While this is a small story, it’s emblematic of the difference between the results of Outreach’s unique approach to sustainable change within communities and the results that would likely come from a “hand-out” process to developing impoverished populations. In a community where the broken-down Suzuki was given as a gift with no follow-up to a community who lacked organization and empowerment, it likely would have remained parked and rotting until it was swallowed by the landscape or dismantled for scrap and parts. Instead, SBPPV discussed their options and found a way to capture the remaining value of the vehicle—itself the centerpiece of an earlier project to aid children in their trips to school—and used profits to sustain their progress through a loan program to continue providing benefits to their group for a long time to come.

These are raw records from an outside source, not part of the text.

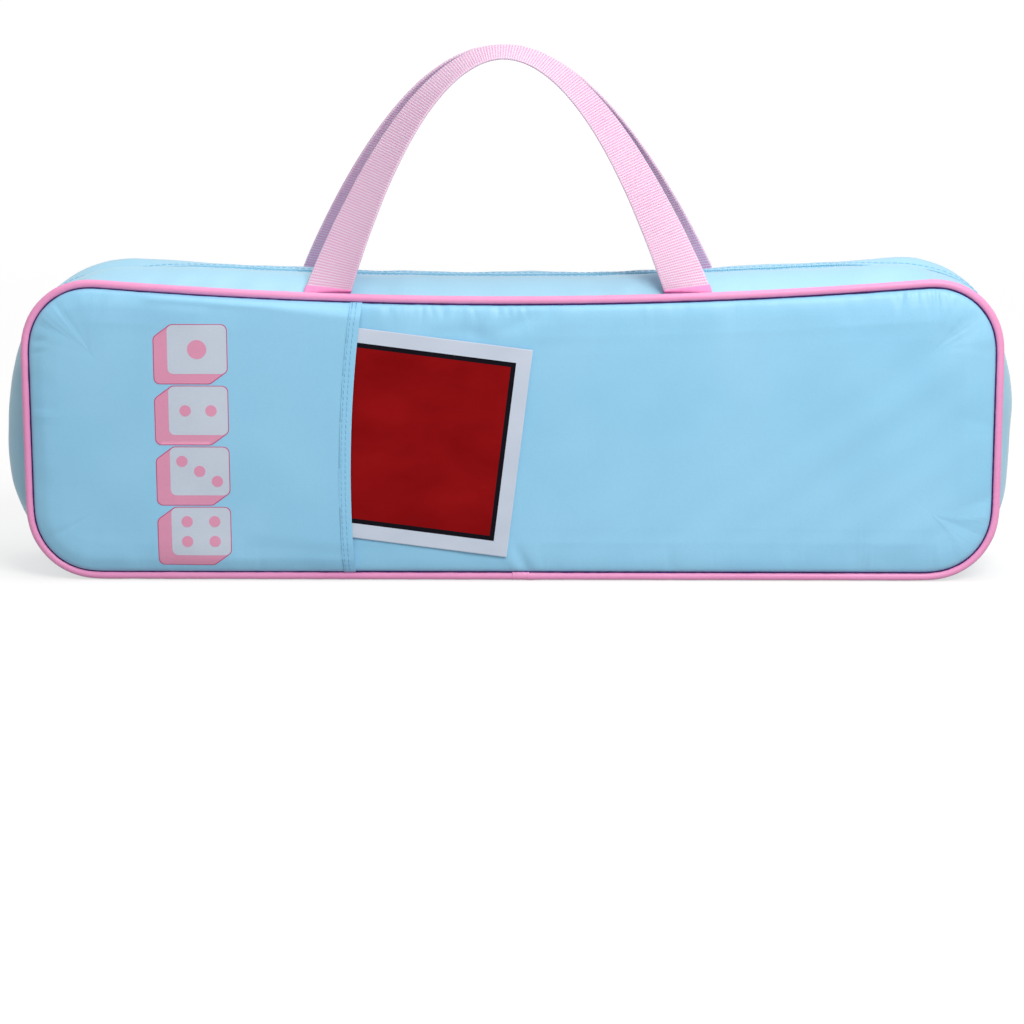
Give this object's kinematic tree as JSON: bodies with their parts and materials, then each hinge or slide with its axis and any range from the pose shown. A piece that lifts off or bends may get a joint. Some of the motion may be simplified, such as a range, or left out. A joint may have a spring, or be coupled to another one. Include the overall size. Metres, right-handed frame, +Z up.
{
  "type": "padded game rack case",
  "caption": "Long flat padded fabric case for game racks, with piped edges, a zip round three sides, web carry handles and a front pocket that holds a card.",
  "frame": {"origin": "bottom centre of the closed, standing case", "axes": "+X along the case to the right as seen from the pocket side, -Y out of the pocket side, +Z up"},
  "size_m": [0.554, 0.0877, 0.29],
  "materials": {
    "panel_satin": "satin pale blue fabric",
    "gusset_satin": "satin pale blue fabric",
    "piping_pink": "pink corded edging",
    "lining_cloth": "plain woven lining",
    "padding_foam": "soft padding",
    "binding_tape": "woven seam tape",
    "zip_tape": "woven zip tape",
    "zip_coil": "moulded coil",
    "zip_metal": "plated metal",
    "handle_web": "ribbed pink webbing",
    "card_stock": "stiff printed card"
  },
  "bodies": {
    "rear_shell": {"rear_panel": "panel_satin", "rear_padding": "padding_foam", "rear_lining": "lining_cloth", "rear_piping": "piping_pink", "gusset_rear": "gusset_satin", "bottom_strip_rear": "gusset_satin", "gusset_rear_lining": "lining_cloth", "rear_seam_binding": "binding_tape", "zip_tape_rear": "zip_tape", "zip_coil_rear": "zip_coil", "hinge_strip": "lining_cloth", "zip_tail": "zip_tape"},
    "front_cover": {"front_panel": "panel_satin", "front_padding": "padding_foam", "front_lining": "lining_cloth", "front_piping": "piping_pink", "gusset_front": "gusset_satin", "bottom_strip_front": "gusset_satin", "gusset_front_lining": "lining_cloth", "front_seam_binding": "binding_tape", "zip_tape_front": "zip_tape", "zip_coil_front": "zip_coil", "pocket_panel": "panel_satin", "pocket_hem": "panel_satin"},
    "handle_front": {"handle_front": "handle_web"},
    "handle_rear": {"handle_rear": "handle_web"},
    "zip_slider": {"zip_slider": "zip_metal"},
    "zip_puller": {"zip_puller": "zip_metal"},
    "pocket_card": {"pocket_card": "card_stock"}
  },
  "joints": [
    {"name": "cover_open", "type": "hinge", "parent": "rear_shell", "child": "front_cover", "pos_m": [0, 0, 0], "axis": [1, 0, 0], "range_deg": [0, 175], "deforming": ["hinge_strip"]},
    {"name": "handle_front_fold", "type": "hinge", "parent": "front_cover", "child": "handle_front", "pos_m": [0, -0.03385, 0.1622], "axis": [1, 0, 0], "range_deg": [0, 100]},
    {"name": "handle_rear_fold", "type": "hinge", "parent": "rear_shell", "child": "handle_rear", "pos_m": [0, 0.03385, 0.16246], "axis": [-1, 0, 0], "range_deg": [0, 100]},
    {"name": "zip_travel", "type": "hinge", "parent": "rear_shell", "child": "zip_slider", "pos_m": [-0.2148, 0, 0.062], "axis": [0, 1, 0], "range_deg": [-21, 0]},
    {"name": "puller_swing", "type": "hinge", "parent": "zip_slider", "child": "zip_puller", "pos_m": [-0.2698, 0, 0.02763], "axis": [0, 1, 0], "range_deg": [-4, 169]},
    {"name": "card_slide", "type": "slide", "parent": "front_cover", "child": "pocket_card", "axis": [1, 0, 0], "range_m": [-0.015, 0.14]}
  ]
}
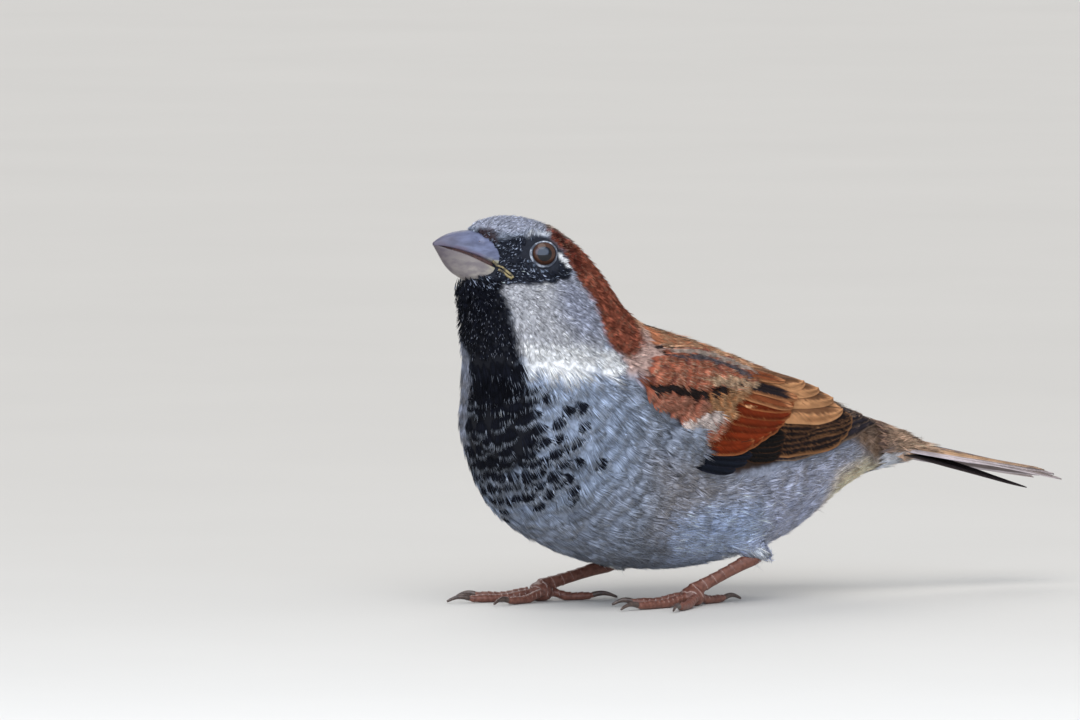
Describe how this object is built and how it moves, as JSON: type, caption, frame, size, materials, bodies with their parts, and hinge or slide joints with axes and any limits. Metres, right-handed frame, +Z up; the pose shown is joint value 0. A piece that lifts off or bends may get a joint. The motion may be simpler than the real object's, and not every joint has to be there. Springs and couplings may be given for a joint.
{
  "type": "house sparrow",
  "caption": "Life-size still model of a male house sparrow, standing crouched with head raised, wings folded and tail straight out behind.",
  "frame": {"origin": "on the floor, under the centre of the bird's box", "axes": "+Z up; the bird faces -X and its left side is towards -Y"},
  "size_m": [0.1442, 0.0508, 0.0789],
  "materials": {
    "head_plumage": "short soft feathers: grey crown, chestnut nape, black mask and throat, pale grey cheek",
    "body_plumage": "soft loose feathers: grey-white below, black bib with pale fringes, streaked brown back",
    "wing_plumage": "overlapping chestnut feathers with buff edges, black centres and a white bar",
    "flight_feathers": "smooth firm vanes, dark brown with buff edges",
    "bill": "horn with a soft shine, blue-grey above and paler below",
    "eye": "wet gloss, dark brown",
    "leg": "overlapping scales, reddish brown",
    "claw": "dark polished horn"
  },
  "bodies": {
    "root": {"bill_lower": "bill", "bill_upper": "bill", "claw_hind_left": "claw", "claw_hind_right": "claw", "claw_inner_left": "claw", "claw_inner_right": "claw", "claw_middle_left": "claw", "claw_middle_right": "claw", "claw_outer_left": "claw", "claw_outer_right": "claw", "eye_left": "eye", "eye_right": "eye", "head": "head_plumage", "neck": "body_plumage", "shin_left": "body_plumage", "shin_right": "body_plumage", "tail": "flight_feathers", "tarsus_left": "leg", "tarsus_right": "leg", "toe_hind_left": "leg", "toe_hind_right": "leg", "toe_inner_left": "leg", "toe_inner_right": "leg", "toe_middle_left": "leg", "toe_middle_right": "leg", "toe_outer_left": "leg", "toe_outer_right": "leg", "trunk": "body_plumage", "wing_coverts_left": "wing_plumage", "wing_coverts_right": "wing_plumage", "wing_quills_left": "flight_feathers", "wing_quills_right": "flight_feathers"}
  },
  "joints": []
}
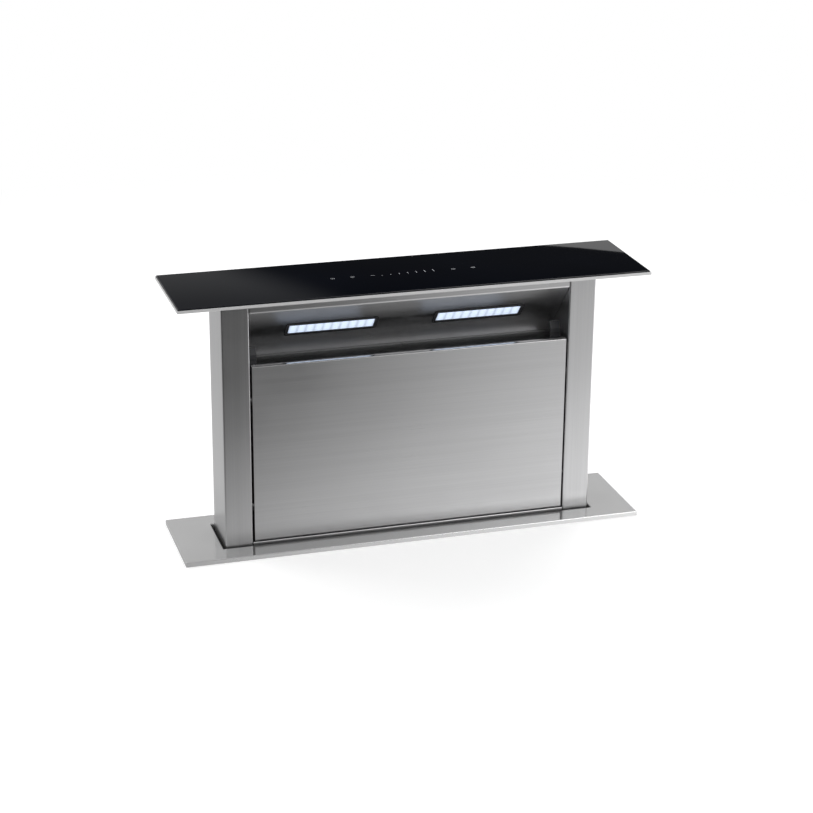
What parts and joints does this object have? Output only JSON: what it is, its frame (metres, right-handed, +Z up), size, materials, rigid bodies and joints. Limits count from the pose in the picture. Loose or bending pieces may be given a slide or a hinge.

When members of SBPPV found themselves empty-handed, they chose to feel around for anything they could use to benefit their community, rather than throwing their hands up in surrender to circumstance. Not only did they succeed in doing a little tidying up around their village by selling the inert Suzuki, they found a way to use the proceeds fairly to benefit everyone involved in working to break the cycle of poverty. Together, they will.